Las elecciones generales de la Segunda República española, en febrero de 1936, fueron ganadas por una coalición de izquierdas que había iniciado importantes avances sociales. Solo cinco meses después, se produjo el alzamiento nacional contra el orden constitucional existente. Aquella lucha fratricida dejó un saldo de más de ciento cincuenta mil muertos. Los vencedores, las fuerzas armadas golpistas, sometieron a los vencidos a casi cuarenta años de gobierno totalitario. En los inicios de la actual democracia, en 1981, el tándem militar ‘Armada/Tejero’ quiso reeditar la aventura del 36, pero pinchó en hueso. El ejército acabó respetando la Constitución. Las recientes y amenazantes palabras de Abascal en Buenos Aires (este 11 de diciembre) nos han trasladado a sensaciones filo/golpistas que creíamos desterradas.

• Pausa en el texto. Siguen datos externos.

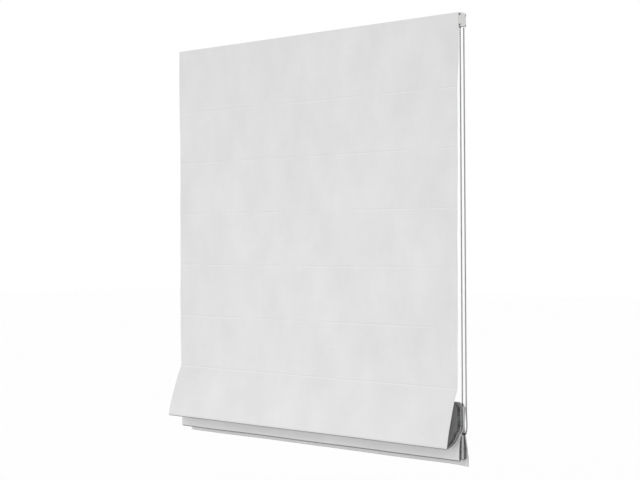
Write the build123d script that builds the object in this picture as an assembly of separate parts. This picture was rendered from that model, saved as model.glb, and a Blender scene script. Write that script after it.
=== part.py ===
from build123d import *

import math
import os

# Roman blind, partly raised, millimetres. X runs along the width (the chain is at +X), -Y is the room side
# and +Z is up. The origin is on the top face of the middle bracket, where it meets the ceiling or lintel.

# ---- cloth ----
cloth_width = 1100.0
cloth_thick = 0.6
first_batten_drop = 375.0  # from the cloth's top edge to the first batten
batten_pitch = 336.5  # cloth between one batten and the next
flat_battens = 3  # battens behind the flat part; the last one is at the crease of the big fold

# ---- headrail, an aluminium extrusion ----
rail_depth = 36.0
rail_height = 36.0
rail_wall = 1.3
rail_below_mount = 1.8  # from the mounting plane down to the rail's top
top_lip = 3.2
top_groove = 3.2
bottom_lip = 5.5
tape_thick = 2.0
tape_height = 25.0
cap_plate = 2.0
plug_length = 14.0
plug_clearance = 0.2

# ---- brackets ----
bracket_plate = 1.5
bracket_width = 30.0
bracket_spacing = 400.0
bracket_count = 3
bracket_foot = 1.2
bracket_leg_gap = 1.3  # between a leg and the rail's lip
bracket_foot_gap = 0.6  # between a foot's tip and the rail's wall
hole_radius = 2.25
hole_spacing = 18.0

# ---- drive ----
bead_diameter = 4.5
bead_pitch = 6.0
wheel_beads = 10
shaft_flats = 6.0
shaft_y = -1.5  # from the rail's middle
shaft_drop = 21.0  # from the mounting plane to the shaft's axis
fit_clearance = 0.1
running_gap = 0.3
wheel_rims = 1.7  # how much wider the wheel is than its beads
wheel_lip = 0.8  # how far the wheel's rims rise over the beads' middle line
wheel_side_gap = 0.5
wheel_round_gap = 0.4  # between the beads and the shroud
hub_end_gap = 2.0
blind_end = 1.0  # wall left at the closed end of the left bearing
spool_radius = 8.0
spool_length = 30.0
spool_flange_radius = 11.0
spool_flange = 2.0
journal_radius = 5.0
journal_length = 4.0
cradle_wall = 2.5
cradle_base = 1.5
cradle_over_bearing = 3.0
eye_gap = 0.9  # round the cord where it leaves the cradle
cover_thick = 1.4
cover_corner = 2.5
slot_level = 6.0  # from the cover's top and bottom edges to its snap slots
slot_inset = 2.2
slot_width = 1.6
slot_height = 3.2
housing_height = 38.0
housing_wall = 1.2

# ---- lift cords ----
cord_radius = 0.6
cord_count = 4
cord_spacing = 300.0
ring_radius = 4.5
ring_wire = 0.9
stop_radius = 2.6
stop_length = 7.0
ring_seat_gap = 0.1  # between a batten and its ring's saddle
ring_gap = 0.2
saddle_height = 3.0
saddle_length = 4.0
saddle_thick = 1.1
tail_above_crease = 6.0  # where the tight cord hands over to its tail
tail_past_ring = 4.0

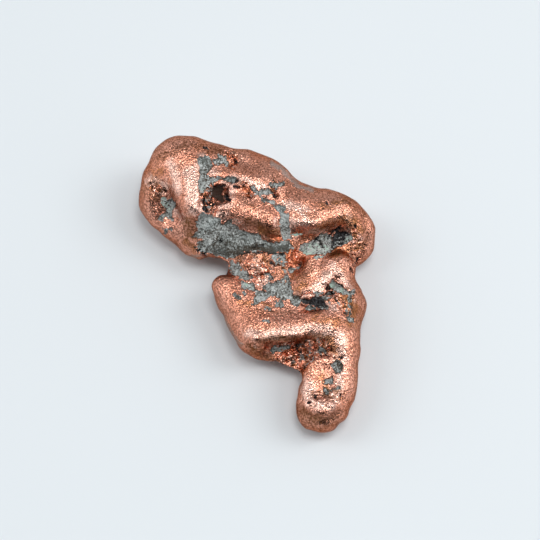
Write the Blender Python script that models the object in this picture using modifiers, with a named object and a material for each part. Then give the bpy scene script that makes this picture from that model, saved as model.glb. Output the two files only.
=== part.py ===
"""Native copper nugget: one water-worn solid of rounded lumps that run into each other, with pits and crystals.

The nugget lies on the XY plane, +Z up: the head is at the upper left, the finger points toward -Y. The tables
below are in millimetres and the mesh is built in metres. A lump is the skin stretched over one, two or three
balls, so it is a ball, a tapered bar or a rounded plate. The skin of the nugget is the zero level of a field
that blends the lumps together and takes the hollows out. The lumps' hulls give the mesh, which is then drawn
onto that level, thinned out and cut flat where it rests.
"""

import bmesh
import bpy
import numpy as np
from mathutils import Vector

MM = 0.001
NODE = "copper_nugget"
COLLECTION = "native_copper_nugget"

# The tables are laid out for a nugget this long, from the head's top to the fingertip.
LAYOUT_LENGTH = 55.5
NUGGET_LENGTH = 55.5

SKIN_STEP = 0.5          # edge of the working mesh
TARGET_TRIANGLES = 9400
PULL_ROUNDS = 14         # how often the working mesh is drawn onto the field
SETTLING_ROUNDS = 3      # the last rounds, which no longer even out the spacing
LONGEST_PULL = 0.6
REST_HEIGHT = 0.0        # everything below this is worn away, which leaves the flats it rests on

# name: (balls as (x, y, z, radius), width of the blend with what comes before)
HEAD = {
    "head_base": ([(-13.2, 21.4, 4.3, 4.7), (-9.4, 15.6, 4.5, 5.0)], 1.0),
    "head_body": ([(-14.7, 22.0, 8.2, 5.9), (-9.9, 16.5, 8.0, 5.9)], 1.5),
    "head_crest": ([(-14.3, 22.6, 10.6, 4.8), (-11.3, 15.2, 11.6, 3.5)], 1.2),
    "head_flank": ([(-16.8, 20.3, 7.4, 4.4), (-17.1, 18.5, 7.0, 4.5), (-14.3, 14.9, 5.4, 4.2)], 1.2),
    "heel": ([(-14.3, 14.9, 5.4, 4.1), (-9.0, 11.3, 4.9, 4.6)], 1.4),
    "head_bridge": ([(-11.9, 23.5, 9.6, 5.0), (-8.1, 23.3, 8.8, 4.2)], 1.2),
}
UPPER_MASS = {
    "back_ridge": ([(-6.4, 22.5, 8.6, 4.5), (-2.4, 22.8, 8.4, 4.2), (2.0, 20.9, 7.8, 4.2)], 1.2),
    "ridge_edge": ([(-3.4, 18.8, 11.2, 2.6), (-0.9, 18.0, 11.2, 2.6), (1.7, 16.7, 10.6, 2.8)], 1.2),
    "shoulder": ([(2.0, 19.6, 7.8, 4.1), (6.4, 17.0, 7.2, 3.9)], 1.4),
    "upper_core": ([(-5.9, 14.9, 6.4, 5.6), (6.1, 15.1, 6.0, 5.2)], 1.4),
    "plateau": ([(-5.6, 17.4, 9.2, 2.8), (0.9, 15.8, 9.0, 2.8), (-3.0, 13.2, 9.4, 2.8)], 1.0),
    "rolled_ridge": ([(-5.6, 14.1, 10.8, 2.6), (-1.2, 12.8, 10.6, 3.0), (1.9, 11.8, 9.8, 3.5)], 0.7),
    "front_ledge": ([(-9.0, 10.9, 4.9, 4.4), (4.2, 10.1, 4.9, 4.4)], 1.0),
}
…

Hoy España no es para nada la del 36. Es la cuarta economía más grande de Europa, su ejército está integrado en la OTAN y la cotidianidad de nuestras calles no muestra conflictos. Al año nos visitan casi setenta y un millones de extranjeros, testigos de nuestro equilibrio social. El explosivo tema de la ley de amnistía se irá asimilando, presenciaremos debates y enfrentamientos parlamentarios y judiciales entre los dos bloques y las leyes irán marcando los límites de unos y otros. Es más, esta ley aún puede llegar a ser considerada anticonstitucional y que nos veamos abocados a nuevas elecciones. ¿A cuenta de qué tanta ansiedad y tanta bronca? Así solo conseguirán desgañitarse. Al PP le sugeriría que cambiara el slogan lanzado por el bélico Aznar, ‘él que pueda hacer, que haga’ por ‘él que pueda pensar, que piense’.

Augusto Pinochet, aquel siniestro general agazapado tras unas gafas oscuras, se levantó contra el Gobierno legítimo chileno del socialista Salvador Allende, al que asesinaron. Al día siguiente del golpe, la portada el diario ABC de Madrid exhibía una fotografía de los golpistas y un gran titular: El necesario pelotón de soldados. En esta frase está la esencia del pensamiento golpista. En los levantamientos de Franco (1936), Pinochet (1973) y Videla (1976), la justificación fue la misma: el caos social… pero, sobre todo, la amenaza de cambios legislativos no deseados por las clases poderosas. Las consecuencias de estos tres golpes de Estado fueron la pérdida de las libertades y la implacable persecución y desventura para los disidentes.

La Constitución es el paraguas que nos protege. Quien piense que la ley de amnistía incumple la Constitución tienen el derecho a argumentarlo, siguiendo los procedimientos establecidos por la ley. Y, a la vez, quienes no la están cumpliendo desde hace un lustro, deberían dejar de infringirla permitiendo la obligada renovación de un CGPJ que les es descaradamente afín. Porque la Constitución es la misma para todos.